=== SUPPLIED RECORDS ===
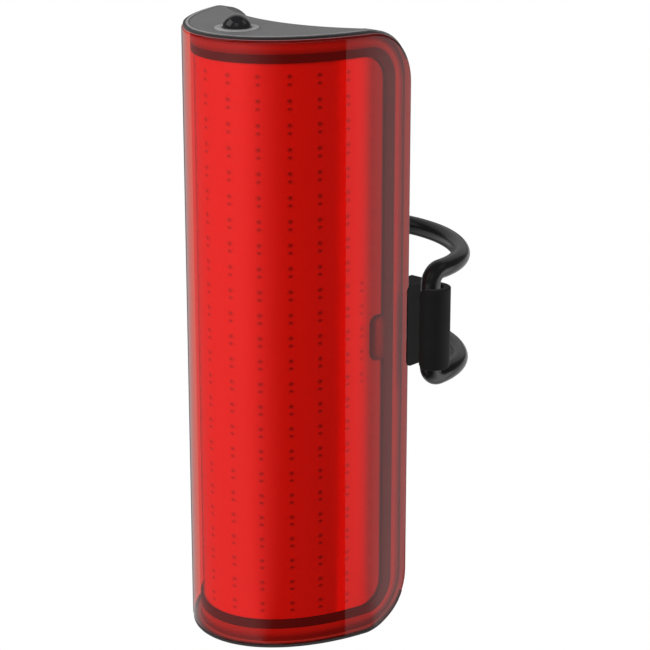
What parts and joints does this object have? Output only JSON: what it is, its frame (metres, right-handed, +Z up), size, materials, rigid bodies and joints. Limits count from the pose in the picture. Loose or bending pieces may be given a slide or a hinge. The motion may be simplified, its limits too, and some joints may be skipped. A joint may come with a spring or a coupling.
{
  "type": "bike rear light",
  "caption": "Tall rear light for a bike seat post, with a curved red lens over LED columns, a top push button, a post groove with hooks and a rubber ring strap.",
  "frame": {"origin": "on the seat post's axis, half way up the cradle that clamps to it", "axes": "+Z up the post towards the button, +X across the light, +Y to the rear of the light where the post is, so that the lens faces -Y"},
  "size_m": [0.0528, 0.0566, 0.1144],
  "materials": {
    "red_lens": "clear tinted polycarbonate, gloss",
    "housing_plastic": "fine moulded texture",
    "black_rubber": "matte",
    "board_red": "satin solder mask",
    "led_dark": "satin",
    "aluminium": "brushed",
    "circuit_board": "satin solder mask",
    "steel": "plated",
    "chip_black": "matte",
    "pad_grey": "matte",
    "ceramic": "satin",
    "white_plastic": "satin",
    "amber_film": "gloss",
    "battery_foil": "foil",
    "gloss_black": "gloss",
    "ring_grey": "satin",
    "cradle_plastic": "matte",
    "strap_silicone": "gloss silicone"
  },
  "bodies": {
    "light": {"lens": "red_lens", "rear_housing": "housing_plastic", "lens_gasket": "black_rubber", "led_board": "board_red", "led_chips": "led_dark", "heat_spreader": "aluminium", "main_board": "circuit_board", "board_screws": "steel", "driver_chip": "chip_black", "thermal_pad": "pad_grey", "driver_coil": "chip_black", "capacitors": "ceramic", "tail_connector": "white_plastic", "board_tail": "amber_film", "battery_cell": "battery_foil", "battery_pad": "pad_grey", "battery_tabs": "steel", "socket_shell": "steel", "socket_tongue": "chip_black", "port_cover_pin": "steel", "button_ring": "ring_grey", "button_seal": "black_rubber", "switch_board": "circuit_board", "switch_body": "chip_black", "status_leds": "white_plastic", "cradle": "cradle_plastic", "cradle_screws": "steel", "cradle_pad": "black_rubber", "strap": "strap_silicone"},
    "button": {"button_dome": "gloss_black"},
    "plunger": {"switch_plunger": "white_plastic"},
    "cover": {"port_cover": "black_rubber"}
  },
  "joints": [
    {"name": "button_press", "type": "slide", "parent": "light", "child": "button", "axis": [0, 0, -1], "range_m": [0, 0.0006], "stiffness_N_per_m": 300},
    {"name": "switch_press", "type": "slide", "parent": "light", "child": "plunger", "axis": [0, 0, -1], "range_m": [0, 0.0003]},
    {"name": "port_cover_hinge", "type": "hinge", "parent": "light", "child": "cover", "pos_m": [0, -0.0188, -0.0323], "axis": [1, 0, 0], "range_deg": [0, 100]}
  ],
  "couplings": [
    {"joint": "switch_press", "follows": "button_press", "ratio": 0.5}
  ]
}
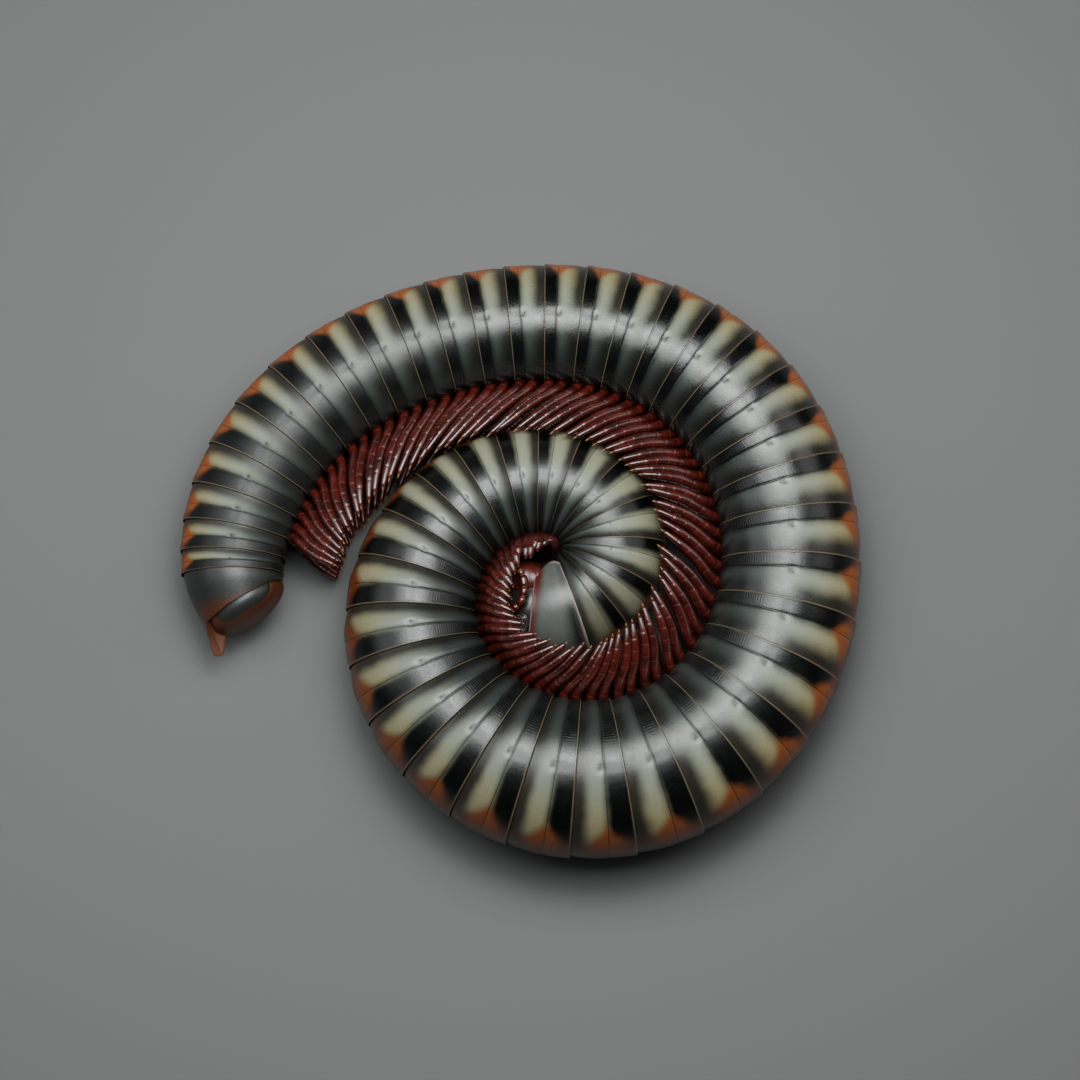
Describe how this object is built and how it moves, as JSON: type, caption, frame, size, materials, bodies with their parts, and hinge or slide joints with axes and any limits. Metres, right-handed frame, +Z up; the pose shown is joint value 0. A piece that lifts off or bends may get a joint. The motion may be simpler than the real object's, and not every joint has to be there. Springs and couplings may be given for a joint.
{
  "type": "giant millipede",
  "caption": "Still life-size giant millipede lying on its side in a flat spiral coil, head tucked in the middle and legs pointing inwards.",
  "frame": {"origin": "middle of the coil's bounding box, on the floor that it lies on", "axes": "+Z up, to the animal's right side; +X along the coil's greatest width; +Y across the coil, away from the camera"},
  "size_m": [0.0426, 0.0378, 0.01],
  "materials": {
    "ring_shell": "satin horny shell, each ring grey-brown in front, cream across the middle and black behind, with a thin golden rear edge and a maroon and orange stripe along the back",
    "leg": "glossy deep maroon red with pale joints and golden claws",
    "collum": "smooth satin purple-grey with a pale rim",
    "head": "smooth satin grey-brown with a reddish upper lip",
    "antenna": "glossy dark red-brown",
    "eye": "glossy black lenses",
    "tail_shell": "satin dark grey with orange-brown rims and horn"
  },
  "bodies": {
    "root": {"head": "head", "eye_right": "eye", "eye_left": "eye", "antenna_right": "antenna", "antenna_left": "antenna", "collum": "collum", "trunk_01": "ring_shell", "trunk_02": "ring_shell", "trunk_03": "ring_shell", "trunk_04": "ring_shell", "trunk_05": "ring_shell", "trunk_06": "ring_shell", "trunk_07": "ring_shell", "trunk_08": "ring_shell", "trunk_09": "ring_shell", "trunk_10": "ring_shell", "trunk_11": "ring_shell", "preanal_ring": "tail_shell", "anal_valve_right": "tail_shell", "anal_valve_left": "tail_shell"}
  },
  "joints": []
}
===
__WRITTEN PROBLEM__
Copy each entry exactly, with nothing added or dropped.

__WRITTEN RESPONSE__
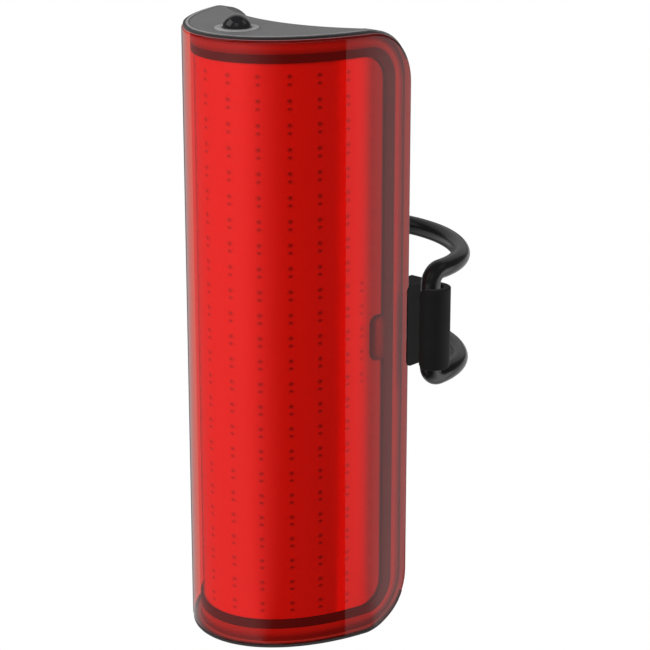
What parts and joints does this object have? Output only JSON: what it is, its frame (metres, right-handed, +Z up), size, materials, rigid bodies and joints. Limits count from the pose in the picture. Loose or bending pieces may be given a slide or a hinge. The motion may be simplified, its limits too, and some joints may be skipped. A joint may come with a spring or a coupling.
{
  "type": "bike rear light",
  "caption": "Tall rear light for a bike seat post, with a curved red lens over LED columns, a top push button, a post groove with hooks and a rubber ring strap.",
  "frame": {"origin": "on the seat post's axis, half way up the cradle that clamps to it", "axes": "+Z up the post towards the button, +X across the light, +Y to the rear of the light where the post is, so that the lens faces -Y"},
  "size_m": [0.0528, 0.0566, 0.1144],
  "materials": {
    "red_lens": "clear tinted polycarbonate, gloss",
    "housing_plastic": "fine moulded texture",
    "black_rubber": "matte",
    "board_red": "satin solder mask",
    "led_dark": "satin",
    "aluminium": "brushed",
    "circuit_board": "satin solder mask",
    "steel": "plated",
    "chip_black": "matte",
    "pad_grey": "matte",
    "ceramic": "satin",
    "white_plastic": "satin",
    "amber_film": "gloss",
    "battery_foil": "foil",
    "gloss_black": "gloss",
    "ring_grey": "satin",
    "cradle_plastic": "matte",
    "strap_silicone": "gloss silicone"
  },
  "bodies": {
    "light": {"lens": "red_lens", "rear_housing": "housing_plastic", "lens_gasket": "black_rubber", "led_board": "board_red", "led_chips": "led_dark", "heat_spreader": "aluminium", "main_board": "circuit_board", "board_screws": "steel", "driver_chip": "chip_black", "thermal_pad": "pad_grey", "driver_coil": "chip_black", "capacitors": "ceramic", "tail_connector": "white_plastic", "board_tail": "amber_film", "battery_cell": "battery_foil", "battery_pad": "pad_grey", "battery_tabs": "steel", "socket_shell": "steel", "socket_tongue": "chip_black", "port_cover_pin": "steel", "button_ring": "ring_grey", "button_seal": "black_rubber", "switch_board": "circuit_board", "switch_body": "chip_black", "status_leds": "white_plastic", "cradle": "cradle_plastic", "cradle_screws": "steel", "cradle_pad": "black_rubber", "strap": "strap_silicone"},
    "button": {"button_dome": "gloss_black"},
    "plunger": {"switch_plunger": "white_plastic"},
    "cover": {"port_cover": "black_rubber"}
  },
  "joints": [
    {"name": "button_press", "type": "slide", "parent": "light", "child": "button", "axis": [0, 0, -1], "range_m": [0, 0.0006], "stiffness_N_per_m": 300},
    {"name": "switch_press", "type": "slide", "parent": "light", "child": "plunger", "axis": [0, 0, -1], "range_m": [0, 0.0003]},
    {"name": "port_cover_hinge", "type": "hinge", "parent": "light", "child": "cover", "pos_m": [0, -0.0188, -0.0323], "axis": [1, 0, 0], "range_deg": [0, 100]}
  ],
  "couplings": [
    {"joint": "switch_press", "follows": "button_press", "ratio": 0.5}
  ]
}
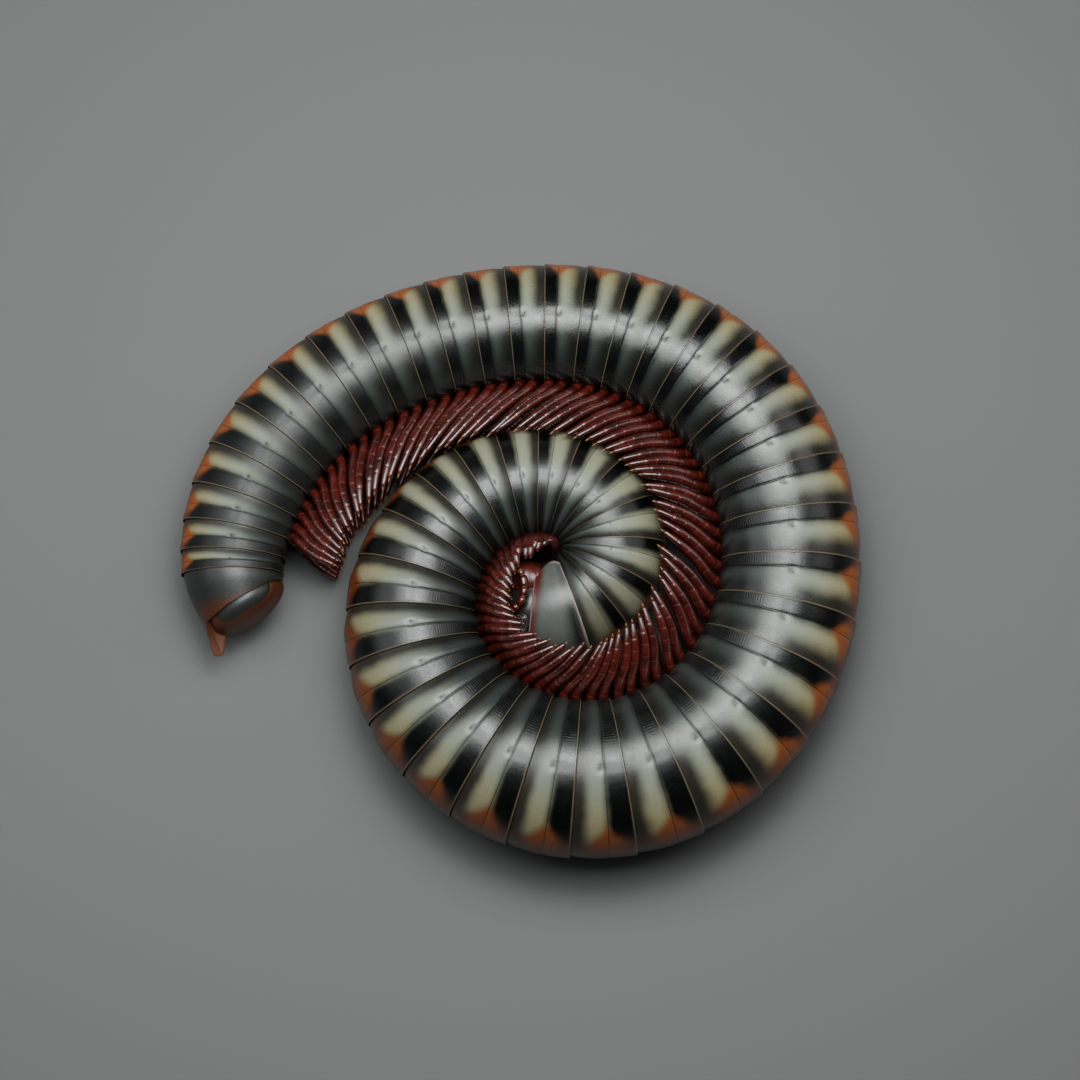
Describe how this object is built and how it moves, as JSON: type, caption, frame, size, materials, bodies with their parts, and hinge or slide joints with axes and any limits. Metres, right-handed frame, +Z up; the pose shown is joint value 0. A piece that lifts off or bends may get a joint. The motion may be simpler than the real object's, and not every joint has to be there. Springs and couplings may be given for a joint.
{
  "type": "giant millipede",
  "caption": "Still life-size giant millipede lying on its side in a flat spiral coil, head tucked in the middle and legs pointing inwards.",
  "frame": {"origin": "middle of the coil's bounding box, on the floor that it lies on", "axes": "+Z up, to the animal's right side; +X along the coil's greatest width; +Y across the coil, away from the camera"},
  "size_m": [0.0426, 0.0378, 0.01],
  "materials": {
    "ring_shell": "satin horny shell, each ring grey-brown in front, cream across the middle and black behind, with a thin golden rear edge and a maroon and orange stripe along the back",
    "leg": "glossy deep maroon red with pale joints and golden claws",
    "collum": "smooth satin purple-grey with a pale rim",
    "head": "smooth satin grey-brown with a reddish upper lip",
    "antenna": "glossy dark red-brown",
    "eye": "glossy black lenses",
    "tail_shell": "satin dark grey with orange-brown rims and horn"
  },
  "bodies": {
    "root": {"head": "head", "eye_right": "eye", "eye_left": "eye", "antenna_right": "antenna", "antenna_left": "antenna", "collum": "collum", "trunk_01": "ring_shell", "trunk_02": "ring_shell", "trunk_03": "ring_shell", "trunk_04": "ring_shell", "trunk_05": "ring_shell", "trunk_06": "ring_shell", "trunk_07": "ring_shell", "trunk_08": "ring_shell", "trunk_09": "ring_shell", "trunk_10": "ring_shell", "trunk_11": "ring_shell", "preanal_ring": "tail_shell", "anal_valve_right": "tail_shell", "anal_valve_left": "tail_shell"}
  },
  "joints": []
}